Critical Accounting Policies and Estimates
     The discussion and analysis of our financial condition and the results of our operations are based upon our consolidated financial statements, which have been prepared in accordance with generally accepted accounting principles. The preparation of these financial statements requires us to make estimates that affect the reported amounts contained in the financial statements and related disclosures. We base our estimates on historical experience and on various other assumptions which are believed to be reasonable under the circumstances. Actual results may differ from these estimates. Our critical accounting policies are discussed in the notes to our consolidated financial statements included in our Annual Report on Form 10-K filed with the Securities and Exchange Commission on April 14, 2005. Certain judgments and estimates utilized in implementing these accounting policies are likewise discussed in each of the notes to our consolidated financial statements. The following discussion aggregates the various critical accounting policies addressed throughout the financial statements, the judgments and uncertainties affecting the application of these policies and the likelihood that materially different amounts would be reported under varying conditions and assumptions.

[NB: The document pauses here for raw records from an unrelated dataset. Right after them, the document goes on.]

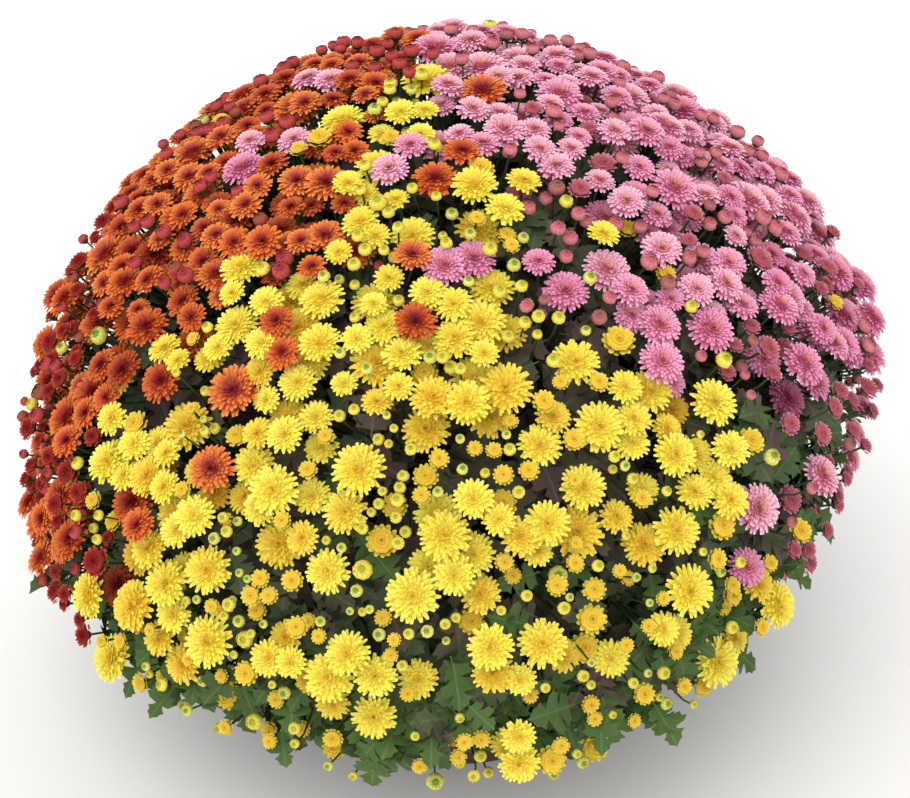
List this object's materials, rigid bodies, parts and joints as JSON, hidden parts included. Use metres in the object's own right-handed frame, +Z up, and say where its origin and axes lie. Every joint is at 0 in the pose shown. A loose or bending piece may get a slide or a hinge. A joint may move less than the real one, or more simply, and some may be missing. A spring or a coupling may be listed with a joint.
{
  "type": "pot chrysanthemum",
  "caption": "Dome-shaped pot chrysanthemum in bloom, three garden mums of different colours in one round pot.",
  "frame": {"origin": "centre of the pot's flat foot, on the surface it stands on", "axes": "+Z straight up through the pot; the side with the yellow plant faces -Y; the pink plant is towards +X"},
  "size_m": [0.6574, 0.6404, 0.5462],
  "materials": {
    "petals_yellow": "soft matt petals, bright yellow with a golden centre",
    "petals_orange": "soft matt petals, rusty orange with a dark red centre",
    "petals_pink": "soft matt petals, mauve pink with a salmon centre",
    "foliage": "dark green lobed leaves and green stems, satin",
    "soil": "moist dark potting soil",
    "pot": "dark plum-brown nursery pot, satin"
  },
  "bodies": {
    "root": {"pot": "pot", "soil": "soil", "spray_orange_01": "petals_orange", "spray_orange_02": "petals_orange", "spray_orange_03": "petals_orange", "spray_orange_04": "petals_orange", "spray_orange_05": "petals_orange", "spray_orange_06": "petals_orange", "spray_orange_07": "petals_orange", "spray_orange_08": "petals_orange", "spray_orange_09": "petals_orange", "spray_orange_10": "petals_orange", "spray_orange_11": "petals_orange", "spray_orange_12": "petals_orange", "spray_orange_13": "petals_orange", "spray_pink_01": "petals_pink", "spray_pink_02": "petals_pink", "spray_pink_03": "petals_pink", "spray_pink_04": "petals_pink", "spray_pink_05": "petals_pink", "spray_pink_06": "petals_pink", "spray_pink_07": "petals_pink", "spray_pink_08": "petals_pink", "spray_pink_09": "petals_pink", "spray_pink_10": "petals_pink", "spray_pink_11": "petals_pink", "spray_pink_12": "petals_pink", "spray_pink_13": "petals_pink", "spray_pink_14": "petals_pink", "spray_pink_15": "petals_pink", "spray_pink_16": "petals_pink", "spray_pink_17": "petals_pink", "spray_yellow_01": "petals_yellow", "spray_yellow_02": "petals_yellow", "spray_yellow_03": "petals_yellow", "spray_yellow_04": "petals_yellow", "spray_yellow_05": "petals_yellow", "spray_yellow_06": "petals_yellow", "spray_yellow_07": "petals_yellow", "spray_yellow_08": "petals_yellow", "spray_yellow_09": "petals_yellow", "spray_yellow_10": "petals_yellow"}
  },
  "joints": []
}
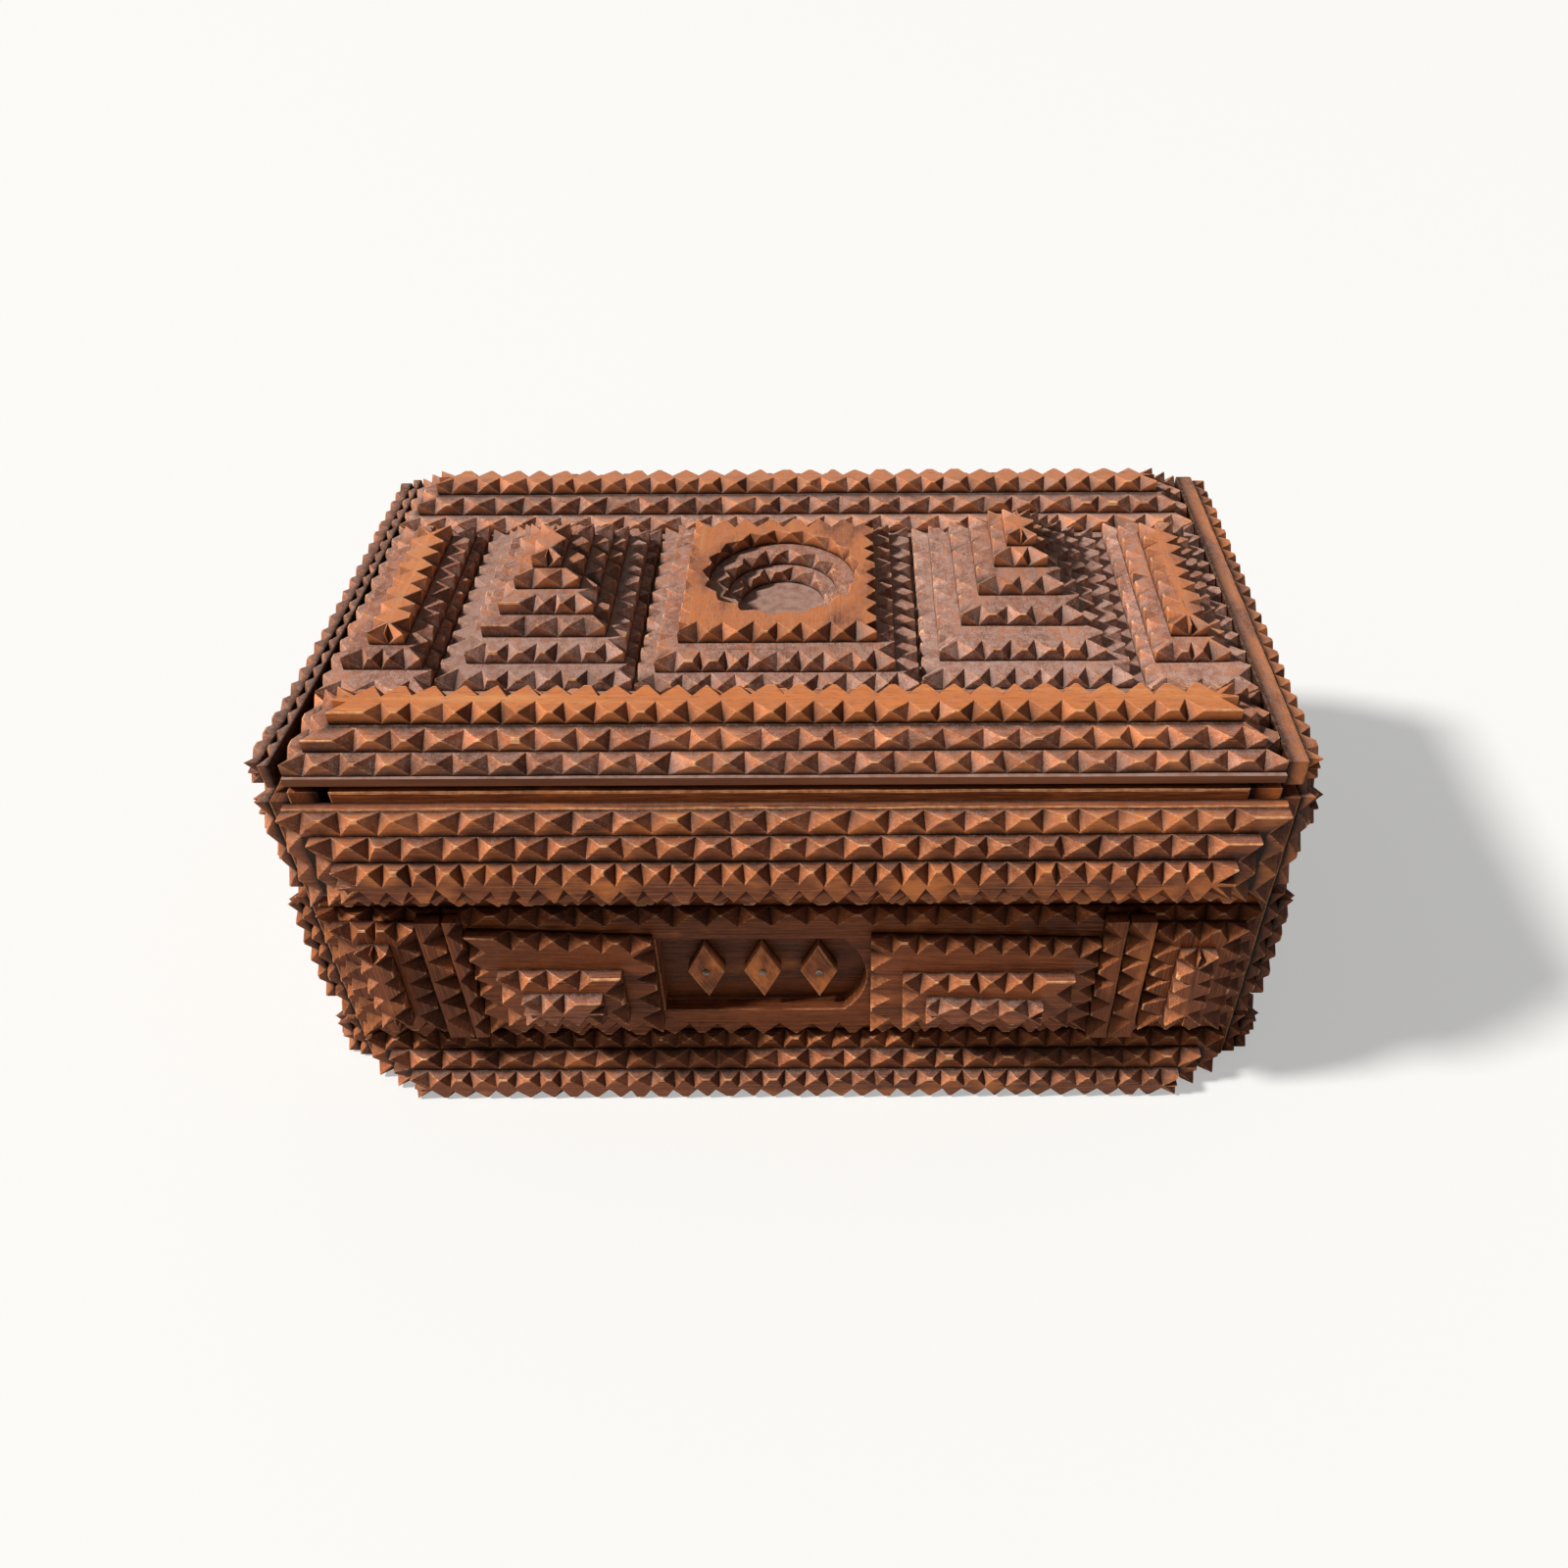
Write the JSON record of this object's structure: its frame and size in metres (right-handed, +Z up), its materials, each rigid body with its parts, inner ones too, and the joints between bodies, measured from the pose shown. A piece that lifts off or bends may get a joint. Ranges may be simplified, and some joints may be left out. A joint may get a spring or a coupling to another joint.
{
  "type": "cigar box",
  "caption": "Layered wooden cigar box with notch-carved pyramids on every side and a hinged lid, for cigars, papers and keepsakes",
  "frame": {"origin": "centre of the box's footprint, on the surface it stands on", "axes": "+X to the right along the long side, -Y out of the front, +Z up"},
  "size_m": [0.2616, 0.1708, 0.127],
  "materials": {
    "carved_wood": "reddish-brown varnished cedar, satin, worn orange at the tips",
    "plain_wood": "reddish-brown cedar, satin",
    "brass": "aged brass",
    "nail_steel": "dull steel"
  },
  "bodies": {
    "box": {"back_backing": "plain_wood", "back_field_board": "carved_wood", "back_tier_1": "carved_wood", "back_tier_2": "carved_wood", "back_tier_3": "carved_wood", "core_back": "plain_wood", "core_ends": "plain_wood", "core_floor": "plain_wood", "core_front": "plain_wood", "end_backings": "plain_wood", "end_base_rails_1": "carved_wood", "end_base_rails_2": "carved_wood", "end_base_rails_3": "carved_wood", "end_field_boards": "carved_wood", "end_tier_1": "carved_wood", "end_tier_2": "carved_wood", "end_top_rails_1": "carved_wood", "end_top_rails_2": "carved_wood", "end_top_rails_3": "carved_wood", "front_backing": "plain_wood", "front_field_board": "carved_wood", "front_tier_1": "carved_wood", "front_tier_2": "carved_wood", "front_tier_3": "carved_wood", "hinge_body_leaves": "brass", "hinge_body_screws": "brass", "hinge_pins": "brass", "long_base_rails_1": "carved_wood", "long_base_rails_2": "carved_wood", "long_base_rails_3": "carved_wood", "long_top_rails_1": "carved_wood", "long_top_rails_2": "carved_wood", "long_top_rails_3": "carved_wood", "window_lozenges": "plain_wood", "window_nails": "nail_steel"},
    "lid": {"bowl_board_1": "carved_wood", "bowl_board_2": "carved_wood", "bowl_board_3": "carved_wood", "hinge_lid_leaves": "brass", "hinge_lid_screws": "brass", "lid_back_rail_1": "carved_wood", "lid_back_rail_2": "carved_wood", "lid_back_rail_3": "carved_wood", "lid_board": "plain_wood", "lid_end_rails": "plain_wood", "lid_end_strips": "carved_wood", "lid_front_rail_1": "carved_wood", "lid_front_rail_2": "carved_wood", "lid_front_rail_3": "carved_wood", "lid_side_rails": "carved_wood", "lid_side_tier_1": "carved_wood", "lid_side_tier_2": "carved_wood", "pyramid_tier_1": "carved_wood", "pyramid_tier_2": "carved_wood", "pyramid_tier_3": "carved_wood", "pyramid_tier_4": "carved_wood", "pyramid_tier_5": "carved_wood", "pyramid_tier_6": "carved_wood"}
  },
  "joints": [
    {"name": "lid_hinge", "type": "hinge", "parent": "box", "child": "lid", "pos_m": [0, 0.0701, 0.10115], "axis": [-1, 0, 0], "range_deg": [0, 110]}
  ]
}
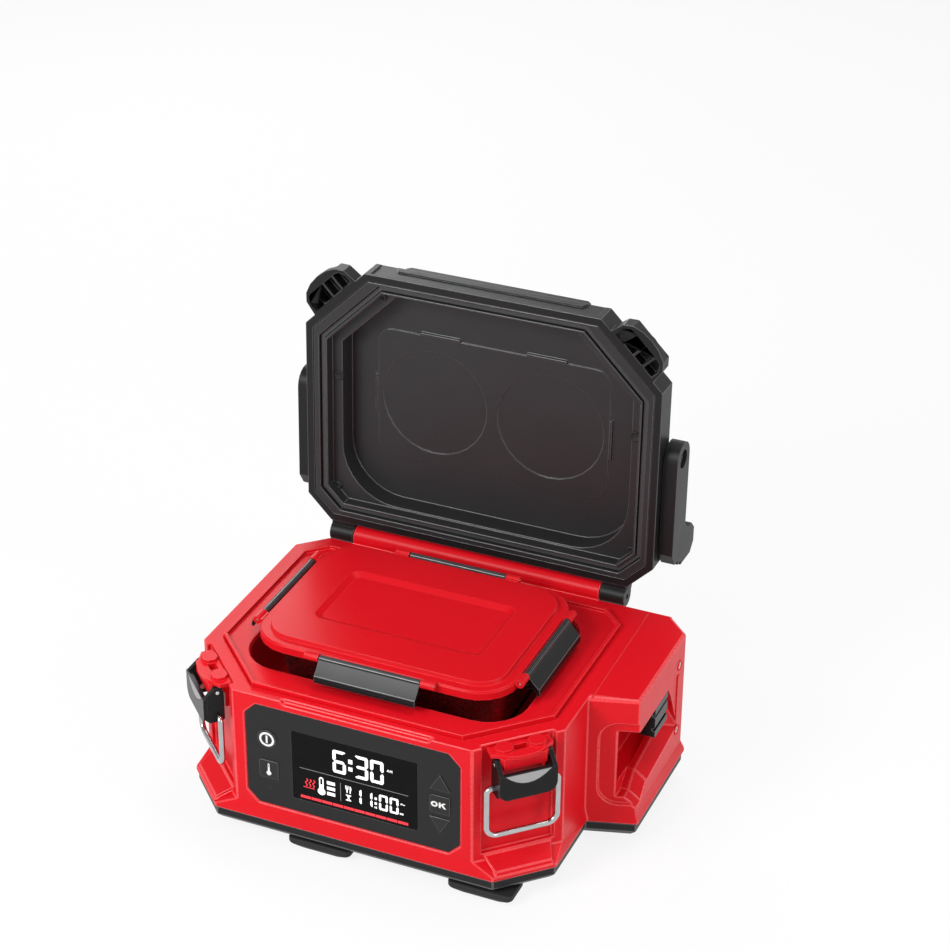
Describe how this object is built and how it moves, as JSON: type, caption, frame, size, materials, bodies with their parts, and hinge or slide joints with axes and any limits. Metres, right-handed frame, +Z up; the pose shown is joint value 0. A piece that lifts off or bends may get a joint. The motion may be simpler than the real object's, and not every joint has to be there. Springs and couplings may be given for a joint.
{
  "type": "electric lunch box",
  "caption": "Red electric lunch box with a heated well, a lift-out steel container, a hinged black lid with a carry handle, corner latches, a display panel and a battery bay.",
  "frame": {"origin": "on the floor under the middle of the object's box, with the lid open as at rest", "axes": "+Z up, +Y from the display to the hinge, +X to the battery bay"},
  "size_m": [0.3404, 0.287, 0.3625],
  "materials": {
    "red": "satin moulded",
    "black": "satin moulded",
    "matte_black": "fine texture",
    "rubber": "matte",
    "window": "gloss",
    "steel": "brushed",
    "bright_steel": "polished",
    "amber": "satin coating",
    "silver": "metallic paint",
    "board": "solder mask",
    "film": "film",
    "pad": "felt",
    "copper": "plain",
    "seal": "matte"
  },
  "bodies": {
    "body": {"housing": "red", "deck_well": "red", "heating_plate": "amber", "film_heater": "film", "insulation_pad": "pad", "temperature_sensor": "bright_steel", "base_tray": "black", "foot_front_left": "rubber", "foot_front_right": "rubber", "foot_rear_left": "rubber", "foot_rear_right": "rubber", "display_bezel": "matte_black", "display_window": "window", "display_module": "matte_black", "control_board": "board", "latch_bracket_left": "red", "latch_bracket_right": "red", "latch_pin_left": "bright_steel", "latch_pin_right": "bright_steel", "terminal_block": "matte_black", "contact_blade_1": "copper", "contact_blade_2": "copper", "contact_blade_3": "copper", "hinge_pin": "bright_steel"},
    "lid": {"lid_shell": "black", "lid_liner": "matte_black", "lid_gasket": "seal", "handle_pivot_left": "bright_steel", "handle_pivot_right": "bright_steel"},
    "handle": {"carry_handle": "black"},
    "lever_left": {"latch_lever_left": "black", "latch_inlay_left": "silver"},
    "lever_right": {"latch_lever_right": "black", "latch_inlay_right": "silver"},
    "bail_left": {"latch_bail_left": "bright_steel"},
    "bail_right": {"latch_bail_right": "bright_steel"},
    "power_key": {"power_button": "matte_black"},
    "temperature_key": {"temperature_button": "matte_black"},
    "up_key": {"up_button": "matte_black"},
    "ok_key": {"ok_button": "matte_black"},
    "down_key": {"down_button": "matte_black"},
    "container": {"container_tub": "steel"},
    "cover": {"container_cover": "red", "container_seal": "seal", "clamp_pin_front": "bright_steel", "clamp_pin_right": "bright_steel", "clamp_pin_rear": "bright_steel", "clamp_pin_left": "bright_steel"},
    "front_clamp": {"clamp_front": "black"},
    "right_clamp": {"clamp_right": "black"},
    "rear_clamp": {"clamp_rear": "black"},
    "left_clamp": {"clamp_left": "black"}
  },
  "joints": [
    {"name": "lid_hinge", "type": "hinge", "parent": "body", "child": "lid", "pos_m": [-0.01325, 0.0881, 0.1345], "axis": [-1, 0, 0], "range_deg": [-91.5, 0]},
    {"name": "handle_fold", "type": "hinge", "parent": "lid", "child": "handle", "pos_m": [-0.01325, 0.10946, 0.25098], "axis": [1, 0, 0], "range_deg": [0, 95]},
    {"name": "container_lift", "type": "slide", "parent": "body", "child": "container", "axis": [0, 0, 1], "range_m": [0, 0.108]},
    {"name": "cover_lift", "type": "slide", "parent": "container", "child": "cover", "axis": [0, 0, 1], "range_m": [0, 0.06]},
    {"name": "front_clamp_hinge", "type": "hinge", "parent": "cover", "child": "front_clamp", "pos_m": [-0.01325, -0.1064, 0.1515], "axis": [-1, 0, 0], "range_deg": [-35, 75]},
    {"name": "right_clamp_hinge", "type": "hinge", "parent": "cover", "child": "right_clamp", "pos_m": [0.09175, -0.0279, 0.1515], "axis": [0, -1, 0], "range_deg": [-35, 75]},
    {"name": "rear_clamp_hinge", "type": "hinge", "parent": "cover", "child": "rear_clamp", "pos_m": [-0.01325, 0.0506, 0.1515], "axis": [1, 0, 0], "range_deg": [-20, 75]},
    {"name": "left_clamp_hinge", "type": "hinge", "parent": "cover", "child": "left_clamp", "pos_m": [-0.11825, -0.0279, 0.1515], "axis": [0, 1, 0], "range_deg": [-35, 75]},
    {"name": "lever_left_hinge", "type": "hinge", "parent": "body", "child": "lever_left", "pos_m": [-0.1382, -0.11985, 0.12], "axis": [-0.7071, 0.7071, 0], "range_deg": [0, 55]},
    {"name": "bail_left_hinge", "type": "hinge", "parent": "lever_left", "child": "bail_left", "pos_m": [-0.1382, -0.11985, 0.1], "axis": [0.7071, -0.7071, 0], "range_deg": [-161.7, 0]},
    {"name": "lever_right_hinge", "type": "hinge", "parent": "body", "child": "lever_right", "pos_m": [0.1117, -0.11985, 0.12], "axis": [-0.7071, -0.7071, 0], "range_deg": [0, 55]},
    {"name": "bail_right_hinge", "type": "hinge", "parent": "lever_right", "child": "bail_right", "pos_m": [0.1117, -0.11985, 0.1], "axis": [0.7071, 0.7071, 0], "range_deg": [-161.7, 0]},
    {"name": "power_press", "type": "slide", "parent": "body", "child": "power_key", "axis": [0, 1, 0], "range_m": [0, 0.0012], "stiffness_N_per_m": 300},
    {"name": "temperature_press", "type": "slide", "parent": "body", "child": "temperature_key", "axis": [0, 1, 0], "range_m": [0, 0.0012], "stiffness_N_per_m": 300},
    {"name": "up_press", "type": "slide", "parent": "body", "child": "up_key", "axis": [0, 1, 0], "range_m": [0, 0.0012], "stiffness_N_per_m": 300},
    {"name": "ok_press", "type": "slide", "parent": "body", "child": "ok_key", "axis": [0, 1, 0], "range_m": [0, 0.0012], "stiffness_N_per_m": 300},
    {"name": "down_press", "type": "slide", "parent": "body", "child": "down_key", "axis": [0, 1, 0], "range_m": [0, 0.0012], "stiffness_N_per_m": 300}
  ]
}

     Cost of sales and inventory valuation - Our inventory is stated at the lower-of-cost-or-market, net of reserves and allowances, with cost determined using the average cost method with average cost approximating current cost. We estimate net of allowances the amount of shrinkage that has occurred through theft or damage and adjust that to actual at the time of our physical inventory counts which occur throughout the fiscal year. We also evaluate the cost of our inventory in relation to the estimated sales price. This evaluation is performed to ensure that we do not carry inventory at a value in excess of the amount we expect to realize upon the sale of the merchandise. We believe we have the appropriate merchandise valuation and pricing controls in place to minimize the risk that our inventory values would be materially misstated.
     Depreciation and recoverability of long-lived assets - Approximately 51% of our assets at July 30, 2005, represent investments in property and equipment. Determining appropriate depreciable lives and reasonable assumptions in evaluating the carrying value of capital assets requires judgments and estimates.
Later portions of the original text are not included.